Did anyone else notice that one of the rappers suing Ludacris for allegedly stealing “Get Back” is named Markus Vick? Luda should be very careful that the plaintiff doesn’t stomp on his calves while transporting liquor and weed to minors in the Atlanta area. I wonder if Markus has a brother Mikeal who’s adept at choking the life out of dogs. I hope for DTP’s sake that he doesn’t.
Can anyone explain to me how Frank Calliendo ever got on TV? During the baseball playoffs, TBS was constantly airing ads for his upcoming show Frank TV, which usually featured the fat wannabe doing a Jack Nicholson impression. If I thought Jack Nicholson impersonations were funny and entertaining and I wanted to see them, I could just hang out at any bar in the Jersey Shore over the summer and see that kind of action live and free.

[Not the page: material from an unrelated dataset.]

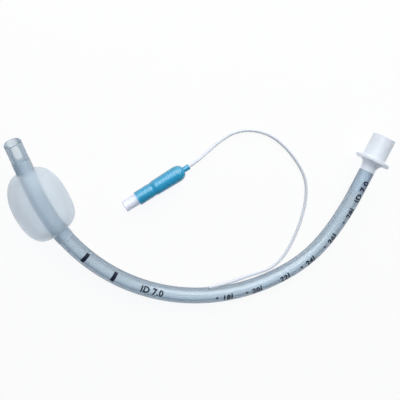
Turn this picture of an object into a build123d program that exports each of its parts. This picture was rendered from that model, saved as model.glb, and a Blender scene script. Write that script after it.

Well, apparently Frank didn’t go away after Frank TV started. Fox employed him to do a little bit before their playoff games. His last one (hopefully for good) had him saying that the Patriots “score more than Tommy Lee” and that Peyton Manning is somewhere catching up on Tivo’s episodes of The Gilmore Girls. Hilarious! His first joke is funny because “scores” can also be used as a synonym for “to have sex”. Get it, Tommy Lee has a lot of sex and the Patriots score a lot of points, so “the Patriots score like Tommy Lee”. You can’t buy a finer brand of comedy than that.
And then there’s the joke about Peyton Manning watching The Gilmore Girls. Do you see why that’s funny? He took two completely opposite things and brought them together! A football player watching a girl show? I never thought that could happen, but then again, Frank Calliendo wasn’t there to shed some light in my dark world. Thank you, Frank, for exposing me to your high brand of comedy and thank you, Fox, for having the vision and the foresight for putting such a revolutionary comic genius on TV to better my life.
I’m looking forward to all the Patriots fans who had the audacity to bet against the Giants anteing up on their wagers with me on Sunday night.